Sound quality: Quirky and exotic, this plug-in has a very distinctive sound which I don’t think I’ve ever heard anywhere else - and this is coming from a plug-in addict who owns Soundtoys 5, Eventide Anthology X and many other modulation plug-ins. It’s unique and I can’t think of any alternatives for this one, it’s really one of a kind. On the other hand, it’s limited in its range of application - I wouldn’t go as far as saying that this is a “one trick pony” kind of plug-in as it can do quite a few different things, but they’re all within a certain domain i.e. short stereo delays, chorus, flanging, all with a particular sonic signature. I found it to be really cool on guitars when inserted right after the amp signal for a more dense sound, it usually worked better for me when inserting it directly instead of using an auxiliary bus for it. The STD-1 is also very good as a widening effect for vocals, keys, snares and percussion parts, with the LFO adding some nice movement options. It can also work really well on electronic-based music and really favours experimentations with synthesizers, loops and other non-acoustic/synthetic elements. Nevertheless, it’s best to keep expectations in check here - just look at the feature set to realize that this is not a regular delay for evolving and prolonged ping-pongs or a unit meant to deliver conventional reverbs.
Ease of use: Not exactly the easiest effect you’ll ever use since it feels a bit cryptic if you’re not familiar with the hardware or with its core concepts. The learning curve can be more steep than usual and reading the documentation was mandatory in my experience - fortunately there’s a concise and well-written manual that helps a lot to figure out what’s going on. One area that bothered me a bit was the interface, which feels a bit cramped with very small labels that aren’t easy to ready from a distance - this is a prime case to show that a 1:1 copy of the hardware layout may result in poor plug-in ergonomics. In terms of resource consumption this is not the lightest effect plug-in out there and it will take roughly 20% of a single SHARC chip (at a sample rate of 48 kHz), which isn’t a negligible amount, so you have to balance its use wisely before running out of UAD2 juice. Besides those points the STD-1 should be straightforward to use and dialing good sounding settings from scratch shouldn’t be a problem once those initial hurdles are overcome.
Features: I’m a bit torn here, on one hand I appreciate the fact that the authentic is seamlessly preserved, but on the other hand I’d appreciate some deviation from the original hardware and would like to see some added features. A reworked interface layout, more metering options, a global dry/wet control and a proper browser for presets would certainly add a lot here without sacrificing any of the authenticity. With that out of the way, this is a unique plug-in in that sense it delivers a feature set that’s hard (if possible) to find out there and there’s certainly significant value to that. Brainworx has also modeled the tone of the box in all its analog glory and the STD-1 definitely has a tone that responds in different ways depending on the input levels - it sounds particularly good with “hotter” levels, so don’t be afraid to push it.

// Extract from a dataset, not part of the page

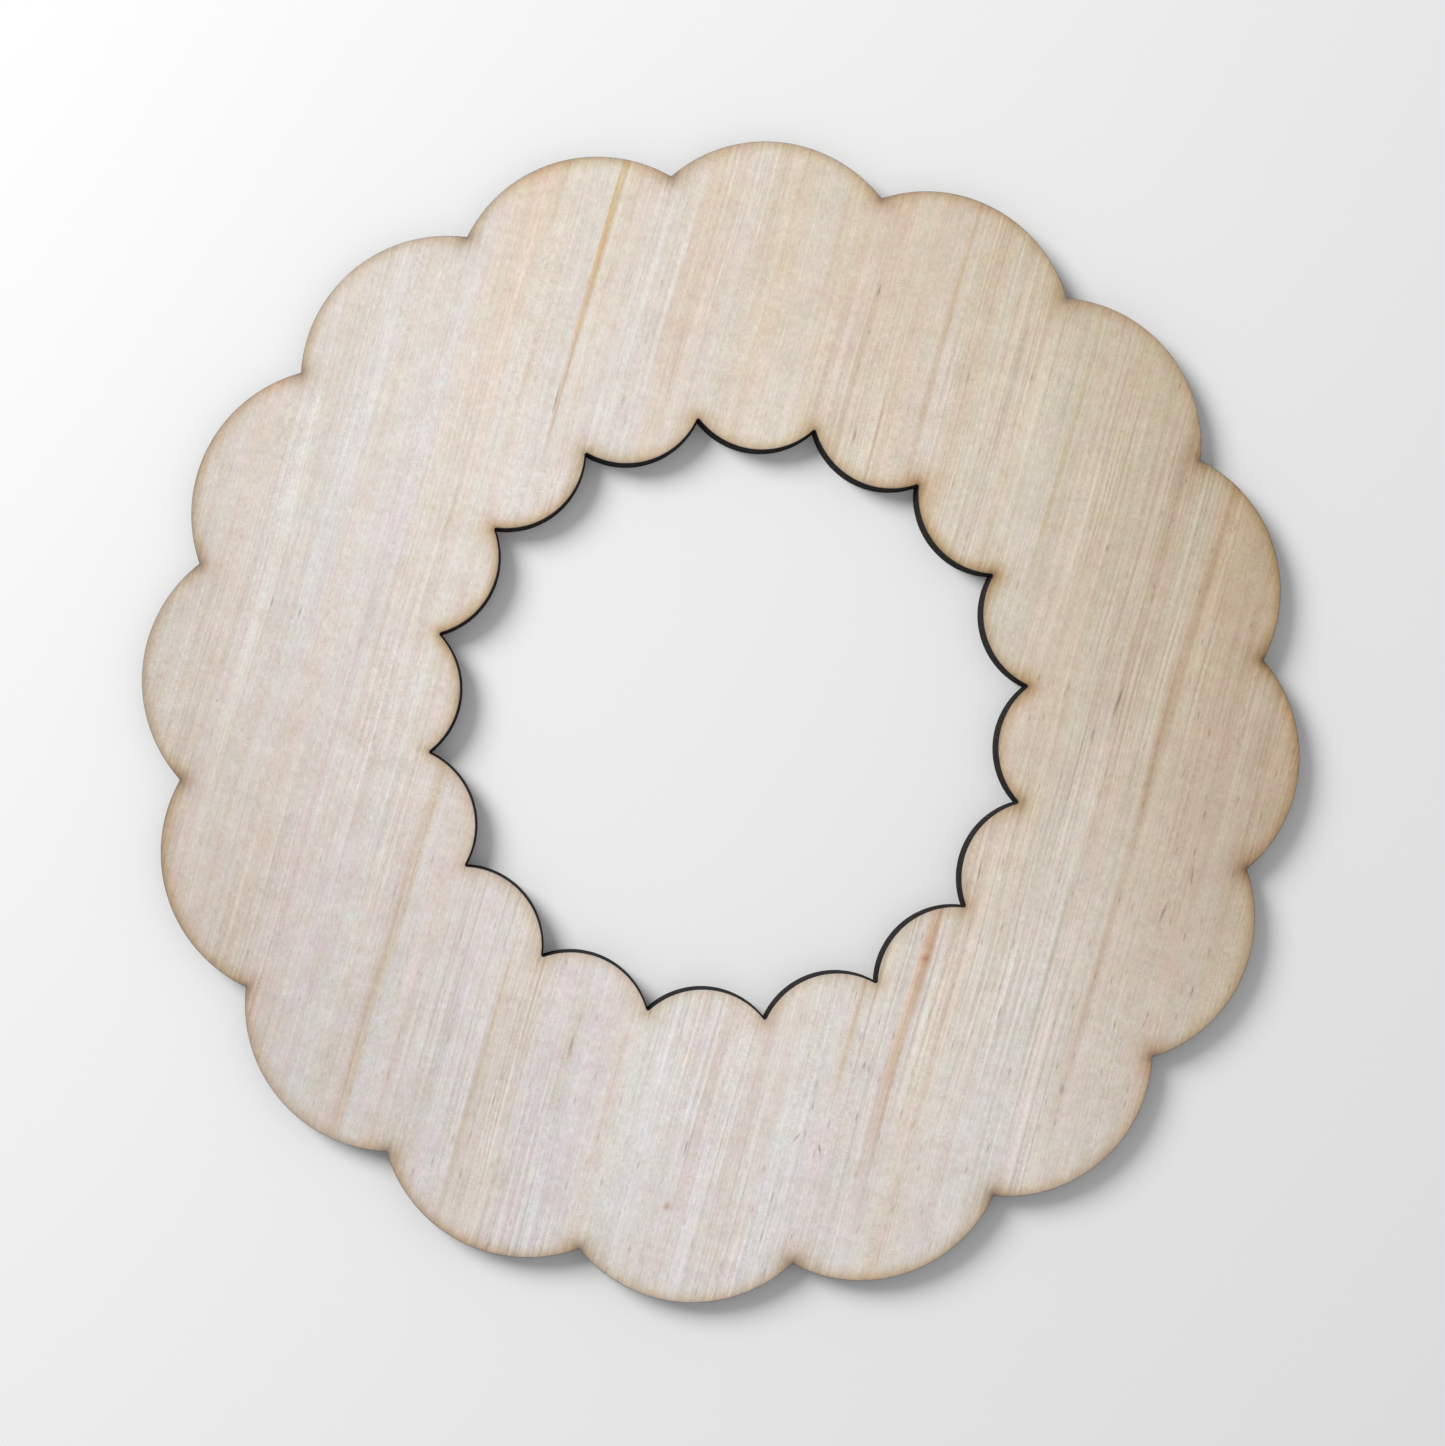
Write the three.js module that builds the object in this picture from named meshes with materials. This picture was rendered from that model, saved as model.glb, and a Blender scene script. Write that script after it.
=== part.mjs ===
// A flat wreath blank of thin plywood, cut by laser: a ring with a scalloped outer edge and a scalloped hole.
// Millimetres, +Z up. The blank lies on its back at z = 0, face up, with its centre on the Z axis and a lobe
// of each edge pointing along +X, +Y, -X and -Y.

import * as THREE from "three";

// Outline of the face. Each edge is a chain of equal round lobes, whose circles meet in sharp notches.
const LOBES = 16;
const FACE_DIAMETER = 152.4; // across opposite outer lobes
const OUTER_LOBE_RADIUS = 19.2;
const HOLE_DIAMETER = 71; // across opposite inner lobes, where the hole is narrowest
const INNER_LOBE_RADIUS = 10.3;

// The board: three veneers glued over their whole faces.
const BACK_VENEER = 0.9;
const CORE_VENEER = 1.2;
const FACE_VENEER = 0.9;
const THICKNESS = BACK_VENEER + CORE_VENEER + FACE_VENEER;

// The cut narrows on its way down, so both walls lean and the back is wider than the face on every edge.
const KERF_TAPER = 0.25;

// Straight steps along one lobe's arc.
const OUTER_ARC_STEPS = 12;
const INNER_ARC_STEPS = 10;

// Finishes. The edges of all three veneers are charred by the cut.
const PALE_WOOD = { color: 0xdccfbe, roughness: 0.62, metalness: 0 };
const CROSS_GRAIN_WOOD = { color: 0xb99d78, roughness: 0.75, metalness: 0 };

// One edge of the ring as a closed loop of points, counterclockwise. A lobe's circle has its centre at
// centreRadius and cuts the line halfway to the next lobe at the notch. side is 1 for lobes that bulge
// outwards and -1 for lobes that bulge into the hole.
function scallopedLoop(centreRadius, lobeRadius, arcSteps, side) {
  const halfPitch = Math.PI / LOBES;
  const along = centreRadius * Math.cos(halfPitch);
  const across = centreRadius * Math.sin(halfPitch);
  const notchRadius = along + side * Math.sqrt(lobeRadius ** 2 - across ** 2);
  const halfArc = Math.atan2(
    notchRadius * Math.sin(halfPitch),
    side * (notchRadius * Math.cos(halfPitch) - centreRadius),
  );
  const points = [];
  for (let lobe = 0; lobe < LOBES; lobe++) {
    const turn = 2 * halfPitch * lobe;
    for (let step = 0; step < arcSteps; step++) {
      const angle = halfArc * ((2 * step) / arcSteps - 1);
      const point = new THREE.Vector2(
        centreRadius + side * lobeRadius * Math.cos(angle),
        lobeRadius * Math.sin(angle),
      );
      points.push(point.rotateAround(new THREE.Vector2(), turn));
    }
  }
  return points;
}

// Both edges of the ring at a height above the back.
function outlineAt(height) {
  const growth = KERF_TAPER * (1 - height / THICKNESS);
  const outerCentre = FACE_DIAMETER / 2 - OUTER_LOBE_RADIUS;
  const innerCentre = HOLE_DIAMETER / 2 + INNER_LOBE_RADIUS;
  return {
    outer: scallopedLoop(outerCentre, OUTER_LOBE_RADIUS + growth, OUTER_ARC_STEPS, 1),
    inner: scallopedLoop(innerCentre, INNER_LOBE_RADIUS + growth, INNER_ARC_STEPS, -1),
  };
}

// A closed wall between a lower and an upper loop. firstLow and firstHigh are the loops' first vertices, and
// side turns the triangles to face out of the ring's body.
function wallTriangles(count, firstLow, firstHigh, side) {
  const triangles = [];
  for (let i = 0; i < count; i++) {
    const next = (i + 1) % count;
    const low = [firstLow + i, firstLow + next];
    const high = [firstHigh + i, firstHigh + next];
    if (side < 0) {
      low.reverse();
      high.reverse();
    }
    triangles.push(low[0], low[1], high[1], low[0], high[1], high[0]);
  }
  return triangles;
}

// The solid of one veneer, between two heights: the outlines at both heights, each filled with the same
// pattern of triangles, and the leaning walls between them.
function veneerGeometry(bottom, top) {
  const low = outlineAt(bottom);
  const high = outlineAt(top);
  const outerCount = low.outer.length;
  const innerCount = low.inner.length;
  const ringCount = outerCount + innerCount;

  const positions = [];
  for (const [outline, height] of [[low, bottom], [high, top]]) {
    for (const point of [...outline.outer, ...outline.inner]) {
      positions.push(point.x, point.y, height);
    }
  }

  const index = [];
  for (const [a, b, c] of THREE.ShapeUtils.triangulateShape(high.outer, [high.inner])) {
    index.push(ringCount + a, ringCount + b, ringCount + c);
    index.push(c, b, a);
  }
  index.push(...wallTriangles(outerCount, 0, ringCount, 1));
  index.push(...wallTriangles(innerCount, outerCount, ringCount + outerCount, -1));

  const geometry = new THREE.BufferGeometry();
  geometry.setAttribute("position", new THREE.Float32BufferAttribute(positions, 3));
  geometry.setIndex(index);
  geometry.computeVertexNormals();
  return geometry;
}

function veneer(name, bottom, top, finish) {
  const mesh = new THREE.Mesh(veneerGeometry(bottom, top), new THREE.MeshStandardMaterial(finish));
  mesh.name = name;
  return mesh;
}

const wreath = new THREE.Group();
wreath.add(
  veneer("back_veneer", 0, BACK_VENEER, PALE_WOOD),
  veneer("core_veneer", BACK_VENEER, BACK_VENEER + CORE_VENEER, CROSS_GRAIN_WOOD),
  veneer("face_veneer", BACK_VENEER + CORE_VENEER, THICKNESS, PALE_WOOD),
);

export default wreath;
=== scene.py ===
"""A scalloped wreath blank of thin three-ply wood, cut by laser, lying face up on a pale studio floor.

The blank is three veneers glued face to face. Each is a closed ring of its own, with rounded arrises, a
fine grid along the cuts and a finish that reads how far every point lies from a cut.
"""

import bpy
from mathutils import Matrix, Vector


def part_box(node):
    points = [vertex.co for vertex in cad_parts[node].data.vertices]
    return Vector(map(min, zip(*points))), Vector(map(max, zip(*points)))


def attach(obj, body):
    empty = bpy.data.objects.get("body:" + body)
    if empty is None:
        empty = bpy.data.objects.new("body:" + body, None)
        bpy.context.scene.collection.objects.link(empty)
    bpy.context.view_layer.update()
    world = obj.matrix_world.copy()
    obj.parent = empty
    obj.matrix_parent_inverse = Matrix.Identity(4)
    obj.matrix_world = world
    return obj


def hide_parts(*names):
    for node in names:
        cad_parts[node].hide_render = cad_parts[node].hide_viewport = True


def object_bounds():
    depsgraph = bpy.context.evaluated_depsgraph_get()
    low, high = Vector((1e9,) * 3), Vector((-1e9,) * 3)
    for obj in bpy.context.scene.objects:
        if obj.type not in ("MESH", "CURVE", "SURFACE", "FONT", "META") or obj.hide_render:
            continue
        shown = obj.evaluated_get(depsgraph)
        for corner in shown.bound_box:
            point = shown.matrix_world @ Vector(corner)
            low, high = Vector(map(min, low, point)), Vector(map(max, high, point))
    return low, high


bl_info = {
    "name": "Scalloped Plywood Wreath Blank",
    "version": (1, 0, 0),
    "blender": (4, 5, 0),
    "location": "3D View > Sidebar > Wreath",
    "description": "Builds a laser-cut plywood wreath blank with its grain, mineral streaks and scorch",
    "category": "Add Mesh",
}

import math
from typing import NamedTuple

import bpy
import numpy as np
from bpy.props import FloatProperty, FloatVectorProperty, IntProperty, PointerProperty
from mathutils import Color, Euler, Matrix, Vector

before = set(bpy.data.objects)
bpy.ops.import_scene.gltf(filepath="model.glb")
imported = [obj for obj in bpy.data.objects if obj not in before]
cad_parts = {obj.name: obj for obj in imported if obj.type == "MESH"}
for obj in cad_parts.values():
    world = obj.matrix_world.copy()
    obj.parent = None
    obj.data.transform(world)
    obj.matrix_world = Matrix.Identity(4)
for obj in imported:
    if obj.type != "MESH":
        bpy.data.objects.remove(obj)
CAD_LOW, CAD_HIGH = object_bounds()

MM = 0.001

BOARD_THICKNESS = CAD_HIGH.z - CAD_LOW.z
BACK_DIAMETER = CAD_HIGH.x - CAD_LOW.x

# The rim's distance from the middle in millimetres, as the materials measure it.
RIM = (BACK_DIAMETER / 2) / MM

# Points along each lobe's arc and each notch's fillet.
ARC_POINTS = 72
FILLET_POINTS = 8

# Distances from the cut, on faces that show and on hidden ones, at which a row of the grid lies.
FACE_INSETS = np.array([0.14, 0.24, 0.38, 0.55, 0.8, 1.15, 1.6, 2.2, 3.0, 4.2]) * MM
HIDDEN_INSETS = np.array([0.3, 4.2]) * MM

# Steps of the grid round an arris, up a wall and across the band between the two edges' innermost rows.
ARRIS_STEPS = 3
WALL_STEPS = 5
BAND_STEPS = 5

# A distance from the nearest notch that none of its stains reaches.
FAR_FROM_NOTCH = 3 * FACE_INSETS[-1]

# How much the scorch differs by chance from lobe to lobe.
LOBE_UNEVENNESS = 0.3
SMOKE_SEED = 2732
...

Bang for buck: It’s hard to determine the value of something like the STD-1, it’s a highly distinctive processor and precisely because of that it might not be for everyone. What is safe to say is that the STD-1 is definitely worth trying out, because it does things that I found really hard to be done somewhere else - at least not as effortless as loading one single plug-in.
Recommended for: Mixing engineers and electronic music producers looking for an interesting and unique effect. Guitar and keyboard players or vocalists producing their own work might also find it useful.